Scenario 5: False Positives

“Hey Lacey, why so down?”
“Oh, hi there Steve – looks like the pipeline is blocking me again.”
“Again? Really? What is it this time, Martians?” Lacey slightly smiled at that – Steve was always trying to cheer people up.
“No”, she replied, “It’s the functional tests. They take forever to run, then they fail for non-issues. I don’t know if I can even trust them, they fail so often on false positives.”
“Yeah, I know what you mean.”

Lacey and Steve are running into the problem of false positive fail* cases. Often these are environmental. They largely stem from ‘catch all’ style testing. Instead of building out tests at the functional, then the integration, then the GUI level tests** – someone has decided an end to end test is sufficient coverage. While End to End tests can be a great catch all for problems. They are expensive to build, more expensive to maintain, and downright frustrating to troubleshoot. They lead once again to Emergency Response heroes.

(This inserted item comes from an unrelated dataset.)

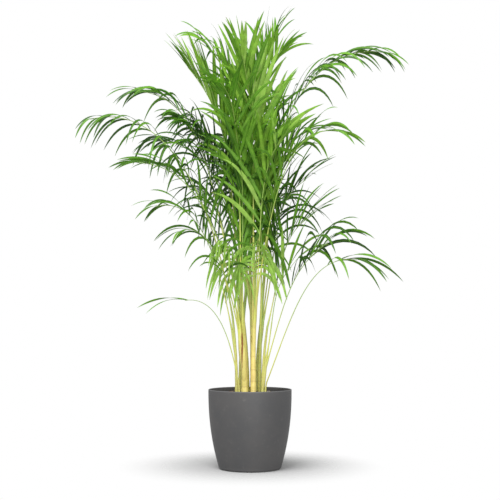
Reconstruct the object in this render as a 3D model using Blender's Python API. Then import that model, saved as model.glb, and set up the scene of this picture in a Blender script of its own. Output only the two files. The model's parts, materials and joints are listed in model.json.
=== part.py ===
"""Potted areca palm: a plastic pot, its soil, the canes and the fronds that part from them.

Metres, +Z up. The origin is the centre of the pot's flat foot, and -Y is the front.
A frond is one closed solid: a four-sided stalk whose leaflets grow out of its side faces.
"""

from collections import namedtuple
from math import cos, pi, radians, sin

import bmesh
import bpy
import numpy as np
from mathutils.bvhtree import BVHTree

GAP = 0.0003  # between pieces that touch

# Pot: a rounded bowl with a thin wall.
POT_HEIGHT = 0.235
RIM_RADIUS = 0.125
NARROWING = 0.033  # how much smaller the radius is at the foot
BELLY = 2.2  # how late the side turns in on its way down
WALL = 0.003
FLOOR = 0.004
FOOT_ROUNDING = 0.008
POT_SIDES = 36
WALL_STEPS = 5

# Soil: level under the canes, falling towards the wall.
SOIL_CROWN = 0.226
CROWN_RADIUS = 0.068
SOIL_EDGE = 0.213

# Canes: straight up out of the soil, then a slow lean outwards.
Cane = namedtuple("Cane", "name x y top_x top_y top radius")
CANES = [
    Cane("cane_01", -0.016, -0.018, -0.026, -0.024, 0.50, 0.0100),
    Cane("cane_02", 0.010, -0.024, 0.012, -0.032, 0.56, 0.0080),
    Cane("cane_03", -0.040, -0.010, -0.052, -0.014, 0.45, 0.0050),
    Cane("cane_04", 0.038, -0.012, 0.052, -0.016, 0.42, 0.0050),
    Cane("cane_05", 0.029, 0.012, 0.038, 0.018, 0.54, 0.0060),
    Cane("cane_06", 0.008, 0.010, 0.000, 0.014, 0.60, 0.0075),
    Cane("cane_07", -0.008, 0.018, -0.036, 0.032, 0.55, 0.0070),
    Cane("cane_08", -0.030, 0.038, -0.012, 0.062, 0.52, 0.0060),
    Cane("cane_09", 0.020, 0.040, 0.036, 0.064, 0.46, 0.0055),
    Cane("shoot_left", -0.032, -0.034, -0.034, -0.035, 0.255, 0.0030),
    Cane("shoot_right", 0.046, -0.034, 0.049, -0.036, 0.255, 0.0030),
]
CANE_TAPER = 0.6  # top radius over bottom radius
CANE_STEPS = 6

# Fronds: a stalk starts `below` the top of its cane and ends `reach` away from it at height `tip`.
# It leaves `lean` degrees and ends `droop` degrees from the vertical. Heading 0 is +X, 90 is +Y.
# The first `bare` of its length has no leaflets, and `leaf` is the length of the longest leaflet.
# The first leaflets stand `spread` degrees off the stalk, and `hang` is how strongly leaflets bend down.
Frond = namedtuple("Frond", "name cane below heading reach tip lean droop bare leaf spread hang")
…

*(Scenario 4 also covers false positives but in regards to passing when they are supposed to fail)
** (see the Testing Pyramid)

Confidence Unleashed

Testing is an incredibly powerful weapon in a developer’s arsenal. Most recognized for keeping ‘live’ code safe from bugs. It’s hidden Easter egg feature is developer confidence. Building a great unit test suite doesn’t drive business value directly. But, I suspect – given a study of Dev workspaces – those with good testing environments lead to improved developer confidence. This in turns leads to increase productivity. Less bugs, improved productivity? A development team would be wise to implement good testing practices.